As I have struggled to deal with this need to control and not let go, I think about that night where Rawlin yanked the controler away. When I do, I soften the memory and make it more relevant. I replace my angry brother with a kind and loving God. I replace the forcibly taking away of the controller to willingly giving-up control. Then, I also replace the video game with life. When I do this, I feel a little better. It makes me think about letting God into my life more. Letting him help me out when life gets rough and when I just can’t seem to get the hang of the situation. Oh, don’t get me wrong, I still am a little frustrated because I needed help. I want to be able to do it. I don’t think of it as a pride thing—even though it sounds like that’s exactly what it is. It’s not. For me, it’s more of a: I want to show you (God) that you can trust me, that I can follow you, and do what you ask of me.

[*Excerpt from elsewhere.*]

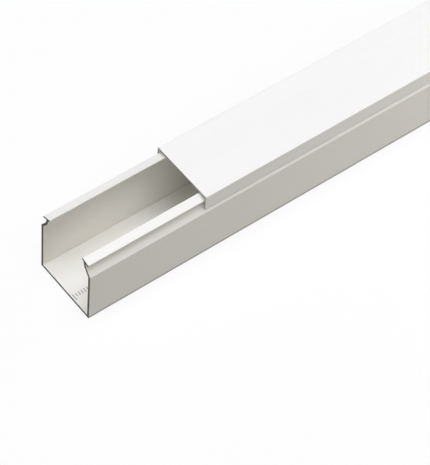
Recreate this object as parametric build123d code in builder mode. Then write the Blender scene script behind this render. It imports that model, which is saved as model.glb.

I think we all need to be a little more willing to hand over the control(er) to God. Let Him into our lives more. Let Him show us how it’s done, and be grateful that He is right there, willing to help. God’s mercy and love for each of us is tremendous and eternal. We are His children. He is amazing. So, next time when you’re feeling frustrated, and upset because you just can’t seem to ‘get the hang of it’ (‘it’ being whatever is happening in your life), take a moment, and turn to your Heavenly Father, let Him guide you. Let Him show you the way. He loves you and wants you to get the high score.